__Objective__:
Exactly the lines from the start of the data through the line containing "core = packed_core()" should be output, with both ends kept and nothing added.

__Collected material__:

╔══

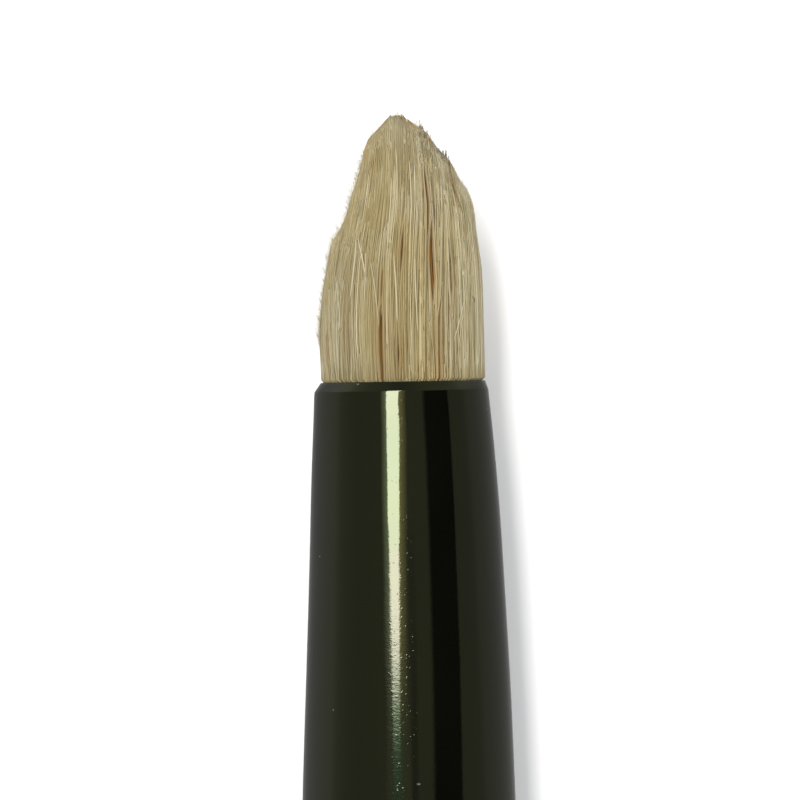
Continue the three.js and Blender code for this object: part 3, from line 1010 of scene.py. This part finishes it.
BUNDLES = [
    # name, hairs, shares of the radius, locks, seed, tone, thickness, kind
    ("mantle_hairs_tips", 1300, (0.975, 1.0), 95, 13, 0.5, 0.95, "tips"),
    ("mantle_hairs_long", 1900, (0.94, 1.0), 75, 11, 0.47, 1.0, "long"),
    ("mantle_hairs_fine", 1900, (0.96, 1.0), 80, 14, 0.5, 0.8, "long"),
    ("mantle_hairs_under", 2000, (BELLY_SHARE, 0.95), 90, 12, 0.42, 1.15, "long"),
    ("belly_hairs_all", 2000, (CORE_SHARE, BELLY_SHARE), 80, 21, 0.45, 1.25, "long"),
]

for label, *how in BUNDLES:
    finish = (INNER_HAIR, "inner_hair") if label.startswith("belly") else (PALE_HAIR, "outer_hair")
    bundle = hair_bundle(label, *how, *finish)
    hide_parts(label.rsplit("_", 1)[0])
    bend_with_tuft(bundle)

core = packed_core()
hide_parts("core_hairs")
bend_with_tuft(core)
bend_with_tuft(loose_hairs())
bend_with_tuft(fringe())


# ---------------------------------------------------------------- stage

def camera():
    """Square to the brush's axis, over its lip."""
    data = bpy.data.cameras.new("camera")
    data.sensor_width = 36
    data.lens = data.sensor_width * CAMERA_HEIGHT / PICTURE_WIDTH
    data.clip_start, data.clip_end = 0.01, 10
    eye = bpy.data.objects.new("camera", data)
    bpy.context.scene.collection.objects.link(eye)
    up = Vector(math.sin(BRUSH_LEAN) * RIGHT + math.cos(BRUSH_LEAN) * FORWARD)
    back = Vector(UP)
    turn = Matrix((up.cross(back), up, back)).transposed()
    eye.matrix_world = Matrix.Translation(to_world((*AIM, CAMERA_HEIGHT))) @ turn.to_4x4()
    bpy.context.scene.camera = eye


def floor():
    mesh = bpy.data.meshes.new("table")
    side = 2.5
    corners = [(-side, -side, 0), (side, -side, 0), (side, side, 0), (-side, side, 0)]
    mesh.from_pydata(corners, [], [[0, 1, 2, 3]])
    plane = bpy.data.objects.new("table", mesh)
    bpy.context.scene.collection.objects.link(plane)
    mesh.materials.append(paper())
    plane.location.z = -0.00006        # just clear of the lowest points of the brush
    plane.visible_glossy = False


def softbox(name, across, along, radiance, colour):
    """A softbox high over the lip, between two leans to the right and two towards the tip, in
    degrees. It lights matt surfaces; what shines is lit by the window and the room."""
    x0, x1 = (REACH * math.tan(math.radians(a)) for a in across)
    y0, y1 = (REACH * math.tan(math.radians(a)) for a in along)
    data = bpy.data.lights.new(name, "AREA")
    data.shape = "RECTANGLE"
    data.size, data.size_y = x1 - x0, y1 - y0
    data.energy = radiance * math.pi * data.size * data.size_y
    data.color = colour
    lamp = bpy.data.objects.new(name, data)
    bpy.context.scene.collection.objects.link(lamp)
    lamp.location = Vector(LIP) + Vector(((x0 + x1) / 2, (y0 + y1) / 2, REACH))
    lamp.visible_camera = False
    lamp.visible_glossy = False


def window():
    """The glowing window that shines in the lacquer and nowhere else."""
    high = REACH * 0.97        # just under the lamps
    points, glow, faces = [], [], []

    def pane(rows):
        """A strip from rows of two corners, each given by its leans along and across and its colour."""
        first = len(points)
        for along, *corners in rows:
            for lean, colour in corners:
                x, y = (high * math.tan(math.radians(a)) for a in (lean, along))
                points.append(tuple(Vector(LIP) + Vector((x, y, high))))
                glow.append([*colour, 1.0])
        faces.extend([i, i + 1, i + 3, i + 2] for i in range(first, len(points) - 2, 2))

    def beside(edge, row, spread, share, tint):
        """The glow along one edge of the window, from a share of its radiance down to the room's level."""
        near = [ROOM_LEVEL + row[3] * share * a * b for a, b in zip(row[4], tint)]
        return row[0], (edge, near), (edge + spread, [ROOM_LEVEL] * 3)

    def lit(row):
        colour = [row[3] * c for c in row[4]]
        return row[0], (row[1], colour), (row[2], colour)

    pane([lit(row) for row in WINDOW])
    pane([beside(row[1], row, *GLOW_LEFT) for row in WINDOW])
    pane([beside(row[2], row, *GLOW_RIGHT) for row in WINDOW])
    mesh = bpy.data.meshes.new("window")
    mesh.from_pydata(points, [], faces)
    layer = mesh.attributes.new("glow", "FLOAT_COLOR", "POINT")
    layer.data.foreach_set("color", np.array(glow, float).ravel())
    shine = bpy.data.materials.new("window_glow")
    shine.use_nodes = True
    nodes = Nodes(shine.node_tree)
    emitter = nodes.node("ShaderNodeEmission")
    colour = nodes.node("ShaderNodeAttribute", attribute_name="glow")
    nodes.join((colour, "Color"), emitter.inputs["Color"])
    nodes.join((emitter, "Emission"), nodes.node("ShaderNodeOutputMaterial").inputs["Surface"])
    mesh.materials.append(shine)
    glass = bpy.data.objects.new("window", mesh)
    bpy.context.scene.collection.objects.link(glass)
    glass.visible_camera = False
    glass.visible_diffuse = False
    glass.visible_shadow = False
    polished = bpy.data.collections.new("polished")
    for piece in bpy.data.objects:
        if piece.name in ("lacquered_head", "lacquered_shaft", "finial_knob"):
            polished.objects.link(piece)
    glass.light_linking.receiver_collection = polished


def lights():
    """The key over the camera's left shoulder, and a broad fill."""
    softbox("key", (-12.4, -5.3), (0, 30), KEY, (1.0, 0.99, 0.965))
    softbox("fill", (-70, 70), (-70, 70), FILL, (0.985, 1.0, 1.01))


def surroundings():
    """A dim studio, as the polish sees it: a grey ceiling with a faint seam over the brush and a
    dark gap to the right of the camera, brighter at the sides beyond the tip, and darker below the
    edge of the table."""
    world = bpy.data.worlds.new("studio")
    bpy.context.scene.world = world
    world.use_nodes = True
    nodes = Nodes(world.node_tree)
    maths, fade = nodes.maths, nodes.fade
    axes = nodes.node("ShaderNodeSeparateXYZ")
    nodes.join((nodes.node("ShaderNodeTexCoord"), "Generated"), axes.inputs["Vector"])
    x, y, z = ((axes, name) for name in "XYZ")

    lean = maths("MULTIPLY", maths("ARCTAN2", x, z), 180 / math.pi)
    tilt = maths("MULTIPLY", maths("ARCSINE", y), 180 / math.pi)
    away = maths("ABSOLUTE", lean)
    ceiling = fade(away, 20, 88, 0.56, 0.45)
    table = fade(away, 90, 150, 0.56, 0.26)
    below = fade(away, 84, 97, 0, 1)
    overhead = maths("MULTIPLY", ceiling, maths("SUBTRACT", 1.0, below))
    room = maths("ADD", overhead, maths("MULTIPLY", table, below))
    aside = maths("MULTIPLY_ADD", maths("ABSOLUTE", x), 1.2, 0.76)
    ahead = fade(y, 0.3, 0.6, 0, 1)
    ahead = maths("MULTIPLY_ADD", maths("SUBTRACT", aside, 1.0), ahead, 1.0)
    right_edge = maths("SUBTRACT", lean, maths("MULTIPLY", tilt, 0.35))
    gap = maths("MULTIPLY", fade(lean, 24.5, 31, 0, 1), fade(right_edge, 59.6, 62.3, 1, 0))
    gap = maths("MULTIPLY", gap, fade(y, 0.3, 0.45, 0.97, 0))
    seam = maths("MULTIPLY", fade(lean, 1.5, 5, 0, 1), fade(lean, 8, 12, 1, 0))
    seam = maths("MULTIPLY", seam, fade(tilt, 1.9, 2.9, 0.42, 0))
    open_sky = maths("MULTIPLY", maths("SUBTRACT", 1.0, gap), maths("SUBTRACT", 1.0, seam))
    level = maths("MULTIPLY", maths("MULTIPLY", room, ahead), open_sky)
    level = maths("MULTIPLY", level, fade(lean, -97, -55, 1.35, 1.0))
    level = maths("MULTIPLY", level, fade(lean, 100, 160, 1.0, 1.5))
    back = nodes.node("ShaderNodeBackground")
    nodes.join(level, back.inputs["Strength"])
    nodes.join((back, "Background"), nodes.node("ShaderNodeOutputWorld").inputs["Surface"])


camera()
floor()
lights()
window()
surroundings()
bpy.context.scene.view_settings.view_transform = "Standard"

╚══

__Response__:
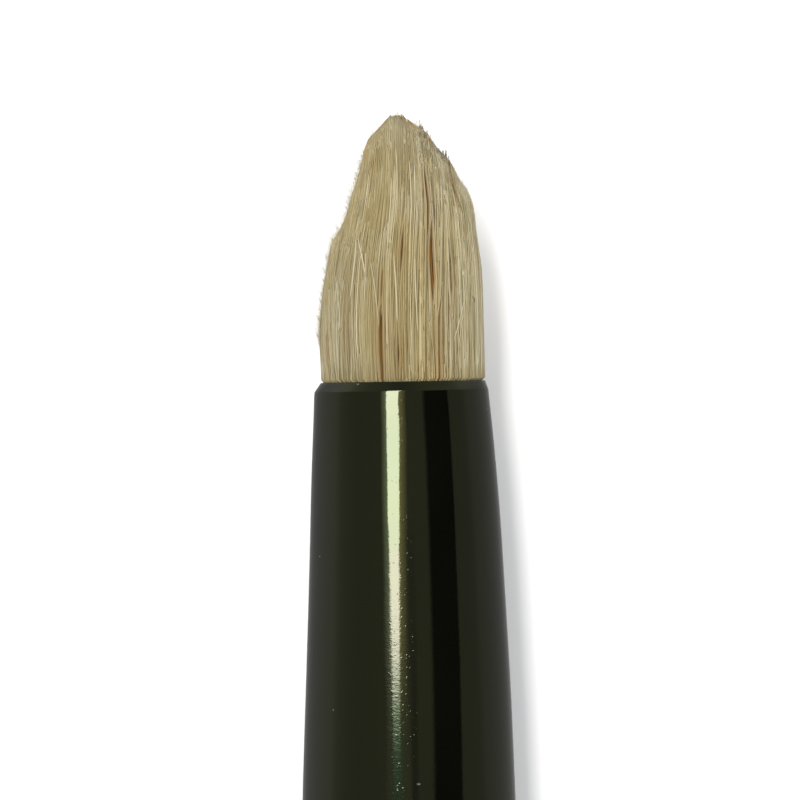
Continue the three.js and Blender code for this object: part 3, from line 1010 of scene.py. This part finishes it.
BUNDLES = [
    # name, hairs, shares of the radius, locks, seed, tone, thickness, kind
    ("mantle_hairs_tips", 1300, (0.975, 1.0), 95, 13, 0.5, 0.95, "tips"),
    ("mantle_hairs_long", 1900, (0.94, 1.0), 75, 11, 0.47, 1.0, "long"),
    ("mantle_hairs_fine", 1900, (0.96, 1.0), 80, 14, 0.5, 0.8, "long"),
    ("mantle_hairs_under", 2000, (BELLY_SHARE, 0.95), 90, 12, 0.42, 1.15, "long"),
    ("belly_hairs_all", 2000, (CORE_SHARE, BELLY_SHARE), 80, 21, 0.45, 1.25, "long"),
]

for label, *how in BUNDLES:
    finish = (INNER_HAIR, "inner_hair") if label.startswith("belly") else (PALE_HAIR, "outer_hair")
    bundle = hair_bundle(label, *how, *finish)
    hide_parts(label.rsplit("_", 1)[0])
    bend_with_tuft(bundle)

core = packed_core()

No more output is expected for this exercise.